Why would you go in the passenger side? Is that where the fuse box is? 


Kurt


----------



## DanSan (Oct 3, 2007)

2019TiguanSELPRLINE said:


> Why would you go in the passenger side? Is that where the fuse box is?
> 
> 
> Kurt


you wouldn't go in the passenger side. the fuse box is on the drivers side behind the coin tray, thats how i wired mine. down drivers side A-pillar, and into the fuse box.


----------



## 2019TiguanSELPRLINE (Nov 24, 2019)

DanSan said:


> you wouldn't go in the passenger side. the fuse box is on the drivers side behind the coin tray, thats how i wired mine. down drivers side A-pillar, and into the fuse box.


Oh. Well your reply to him you didn’t specify the drivers side.

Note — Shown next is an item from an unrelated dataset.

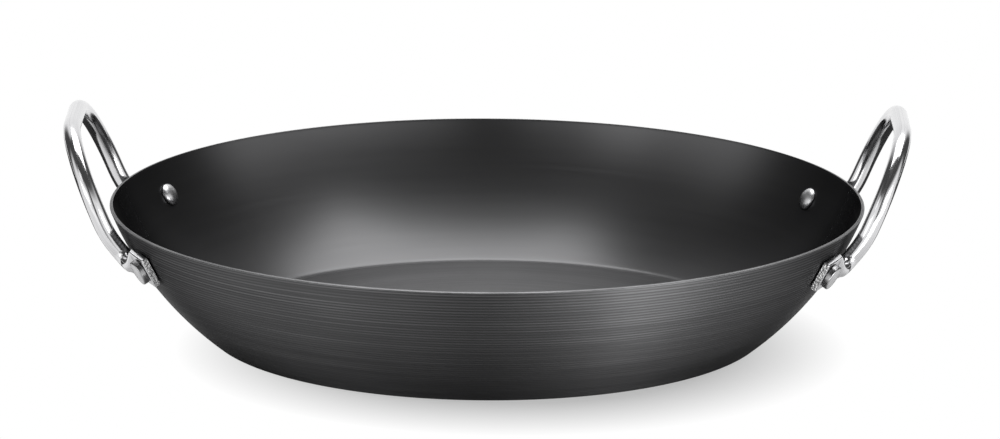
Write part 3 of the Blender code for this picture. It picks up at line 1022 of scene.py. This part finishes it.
def soft_box(name, location, aim, size, radiance):
    """An area lamp aimed at a point, with the power that gives its face the wanted brightness."""
    lamp = bpy.data.lights.new(name, "AREA")
    lamp.shape = "RECTANGLE"
    lamp.size, lamp.size_y = size
    lamp.energy = radiance * math.pi * size[0] * size[1]
    item = bpy.data.objects.new(name, lamp)
    bpy.context.scene.collection.objects.link(item)
    item.visible_camera = False
    item.location = location
    item.rotation_mode = "QUATERNION"
    item.rotation_quaternion = (Vector(aim) - Vector(location)).to_track_quat("-Z", "Y")
    print("soft box:", name, "power", round(lamp.energy, 2))


for settings in SOFT_BOXES:
    soft_box(*settings)

# %% [markdown]
# ## Black cards
# Polished rod in front of white has no outline, so a photographer lays black cards just out of
# the picture, and the rod's two edges mirror them as thin dark lines. Here the cards lie on the
# floor beside the pan. Only mirrored rays see them, so they cast no shadow.

# %% Lay out the black cards
# Each card is given by one corner and by its two edges.
BLACK_CARDS = (
    ("card_left", (-0.17, 0.03, 0.001), (-0.60, 0.0, 0.0), (0.0, 0.37, 0.0)),
    ("card_right", (0.17, 0.03, 0.001), (0.60, 0.0, 0.0), (0.0, 0.37, 0.0)),
)
card_black = new_material("card_black", metallic=0.0, roughness=0.9, colour=(0.03, 0.03, 0.03))[0]


def black_card(name, corner, first_edge, second_edge):
    """A dull black card that only mirrored rays see."""
    corner, first_edge, second_edge = Vector(corner), Vector(first_edge), Vector(second_edge)
    mesh = bpy.data.meshes.new(name)
    mesh.from_pydata([corner, corner + first_edge, corner + first_edge + second_edge,
                      corner + second_edge], [], [(0, 1, 2, 3)])
    mesh.materials.append(card_black)
    card = bpy.data.objects.new(name, mesh)
    bpy.context.scene.collection.objects.link(card)
    card.visible_camera = False
    card.visible_diffuse = False
    card.visible_shadow = False


for settings in BLACK_CARDS:
    black_card(*settings)
print("black cards:", len(BLACK_CARDS))

# %% [markdown]
# ## The room
# The world is a dim room that the camera sees as plain white. Mirrored rays see it as it would
# stand round the pan: dark overhead, a white backdrop behind, and a white screen at each side in
# front with a dark gap between them, where the camera would be. Real cards and walls could stand
# there, but a soft mask made from the ray's direction gives each screen a soft edge.

# %% The room and the backdrop
ROOM_GREY = 0.07
BACKDROP_FRONT = (0.25, 0.45)     # the white sweep behind the pan rises from here
BACKDROP_SIDE = (0.45, 0.65)      # and reaches this far to the sides
SCREEN_TOP = (0.38, 0.62)         # height of the two white side screens
SCREEN_BACK = (0.0, 0.22)         # where they end towards the back
SCREEN_GAP = (0.10, 0.22)         # half of the dark gap between them, on the camera's side


def make_world():
    world = bpy.data.worlds.new("studio_room")
    world.use_nodes = True
    tree = world.node_tree
    tree.nodes.clear()
    sky = place(tree, "ShaderNodeTexCoord").outputs["Generated"]
    parts = place(tree, "ShaderNodeSeparateXYZ")
    join(tree, sky, parts.inputs["Vector"])
    x, y, z = parts.outputs
    height = arithmetic(tree, "ABSOLUTE", z)
    aside = arithmetic(tree, "ABSOLUTE", x)
    backdrop = arithmetic(tree, "MULTIPLY", spread(tree, y, 0.0, 1.0, *BACKDROP_FRONT),
                          spread(tree, aside, 1.0, 0.0, *BACKDROP_SIDE))
    beside_gap = spread(tree, aside, 0.0, 1.0, *SCREEN_GAP)
    in_front = arithmetic(tree, "MULTIPLY", beside_gap, spread(tree, y, 1.0, 0.0, *SCREEN_BACK))
    screens = arithmetic(tree, "MULTIPLY", in_front, spread(tree, height, 1.0, 0.0, *SCREEN_TOP))
    path = place(tree, "ShaderNodeLightPath").outputs
    mirrored = arithmetic(tree, "MAXIMUM", path["Is Glossy Ray"], path["Is Transmission Ray"])
    shown = arithmetic(tree, "MAXIMUM", path["Is Camera Ray"],
                       arithmetic(tree, "MULTIPLY", mirrored,
                                  arithmetic(tree, "MAXIMUM", backdrop, screens)))
    room = place(tree, "ShaderNodeBackground", Color=(ROOM_GREY,) * 3 + (1.0,))
    white = place(tree, "ShaderNodeBackground", Color=(1.0, 1.0, 1.0, 1.0))
    mix = place(tree, "ShaderNodeMixShader")
    join(tree, shown, mix.inputs["Fac"])
    join(tree, room.outputs["Background"], mix.inputs[1])
    join(tree, white.outputs["Background"], mix.inputs[2])
    output = place(tree, "ShaderNodeOutputWorld")
    join(tree, mix.outputs["Shader"], output.inputs["Surface"])
    bpy.context.scene.world = world


make_world()
bpy.context.scene.view_settings.view_transform = "Standard"
print("world:", bpy.context.scene.world.name)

So he probably thinks you mean passenger side as that is what he asked about in his post. With way ask him if he is going to fuse box or the 12v outlet. If the outlet maybe the passenger side is better. 


Kurt


----------



## jwillow (Jan 9, 2020)

Should have supplied more info. I don't want to hardwire it into the fuse panel, just run the power cable to the 12V outlet in the center console. It's a lease vehicle, and I want to keep any "mods" to a minimum.


----------



## DanSan (Oct 3, 2007)

jwillow said:


> Should have supplied more info. I don't want to hardwire it into the fuse panel, just run the power cable to the 12V outlet in the center console. It's a lease vehicle, and I want to keep any "mods" to a minimum.


if you're doing 99% of the work, why not just hard wire it? you're skip the 1% at the end where you tap into the fusebox which makes no permanent changes to the car. fuse taps are easy in and out. If you want to use the 12v outlet then it doesn't really matter, just go down either side and find a way to run the wire to the outlet.


----------



## OEMplusCC (Jan 27, 2013)

As others mentioned, if you just want to run wires all you need is to pull the pillar out and let the safety pins engage. 
If you really need to remove the A pillar completely, look here
https://static.nhtsa.gov/odi/rcl/2018/RCRIT-18V467-9826.pdf starting on pdf page 10 and diagram on page 12


----------



## jwillow (Jan 9, 2020)

Thanx everyone for the info. I believe pulling down the pillar will do the trick. I didn't necessarily want to remove it; I just didn't want to go yanking on trim pieces, breaking some pins/clips, then having to replace them. The diagrams should guide me through the process. Again, thanx for the help, Jeff


----------



## m_catovic (May 31, 2015)

Mind having a camera set up to record this as you go, or post step by step pictures? I too would like to know this.


----------